Il futuro incerto dei profughi di Lesbo. L'aiuto di Sant'Egidio è cibo e la speranza di una porta aperta

Dal 22 al 26 marzo una delegazione della Comunità di Sant’Egidio è tornata a Lesbo per aiutare i profughi con distribuzioni di cibo e prodotti per l’igiene personale, nella visita in preparazione dei corridoi umanitari.
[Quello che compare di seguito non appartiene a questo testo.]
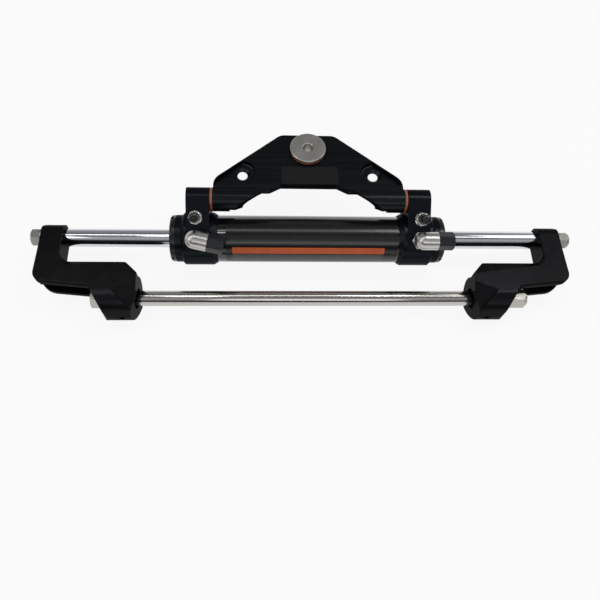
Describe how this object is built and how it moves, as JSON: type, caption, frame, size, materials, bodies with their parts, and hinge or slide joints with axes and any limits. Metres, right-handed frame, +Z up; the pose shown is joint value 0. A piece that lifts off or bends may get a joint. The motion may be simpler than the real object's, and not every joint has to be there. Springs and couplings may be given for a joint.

La primavera inizia con giorni freddi nell’isola di Lesbo, in Grecia, dove migliaia di profughi vivono con pochi vestiti e le loro povere cose, sopravvissute agli incendi del campo. Oltre le recinzioni e i ripari di fortuna, la loro vita è confinata dal lockdown a causa della pandemia: nessuno può uscire liberamente, ogni settimana viene pubblicata la lista dei numeri di tessera che hanno diritto a brevi uscite per motivi di necessità.
Alla distribuzione di generi alimentari, prodotti per l’igiene e buoni spesa portati dalla Comunità si sono recate 450 persone, di cui molte sono arrivate da poco. Sono i capifamiglia, hanno ricevuto l’invito grazie a profughi amici della Comunità, e sono gli unici autorizzati a uscire dal campo recintato.

Nuovi arrivi
Ci sono molti volti nuovi. Negli ultimi tempi sono ricominciati gli sbarchi. Le isole dell’Egeo sono la porta dell’Europa per le migrazioni da Siria, Afghanistan, Congo, Somalia e crescono gli arrivi da altri paesi africani come Sierra Leone, Marocco e Uganda.
Le donne che arrivano, spesso orfane o giovani prese a servizio dalle famiglie già da piccole, fuggono da povertà, matrimoni forzati, violenze e sfruttamento da parte di loro connazionali nei paesi d’arrivo. È il doloroso fenomeno della tratta femminile e delle nuove rotte che si stanno delineando.

Incertezze
Dopo mesi senza servizi igienici nel campo, sono ora funzionanti le docce, dove a turni di sette minuti i profughi possono lavarsi. Le famiglie hanno diritto a delle tende con ambienti separati, che con qualche ironia vengono chiamate ‘appartamenti’.
Se alcuni aspetti della vita del campo stanno migliorando, negli ultimi mesi si sta verificando una nuova situazione: Mitilene, città sull’isola di Lesbo, si sta popolando di occupazioni e alloggi fatiscenti che ospitano le famiglie uscite dal sistema di accoglienza: chi ha ricevuto il diniego dell’asilo e chi un mese dopo aver ottenuto l’asilo non ha più diritto all’assistenza.

La storia di B., da aiutante a senza documenti
Alcuni profughi si nascondono da mesi, senza uscire mai dalla loro “casa”, nella paura di essere rimpatriati. È la storia di B., amico della Comunità dal 2019, che faceva l’interprete per il servizio di asilo greco. Ricevuto il rifiuto alla sua domanda di asilo, ha iniziato a nascondersi, mentre i funzionari del campo che non conoscevano l’esito della sua pratica, continuavano a cercarlo perché avevano bisogno di lui.

Le porte dell’Europa
Nei giorni della visita, gli operatori di Sant’Egidio hanno continuato ad ascoltare le storie dei profughi, in preparazione dei prossimi arrivi dei corridoi umanitari. Molte domande di asilo sono respinte, migliaia di persone, famiglie con bambini non sanno dove andare o dove tornare, non hanno diritto alla ricollocazione in un altro paese dell’Unione europea. Ci si domanda con preoccupazione che fine faranno, mentre si vagliano le condizioni giuridiche che permettono di entrare in Europa. Mentre di discute del futuro del modello di accoglienza dei profughi in Europa e si attende la visita della commissaria europea Ylva Johansson, si consolida il progetto di un nuovo campo chiuso in mezzo alla foresta, al termine di una strada sterrata. Sempre più lontano dagli occhi dell’Europa.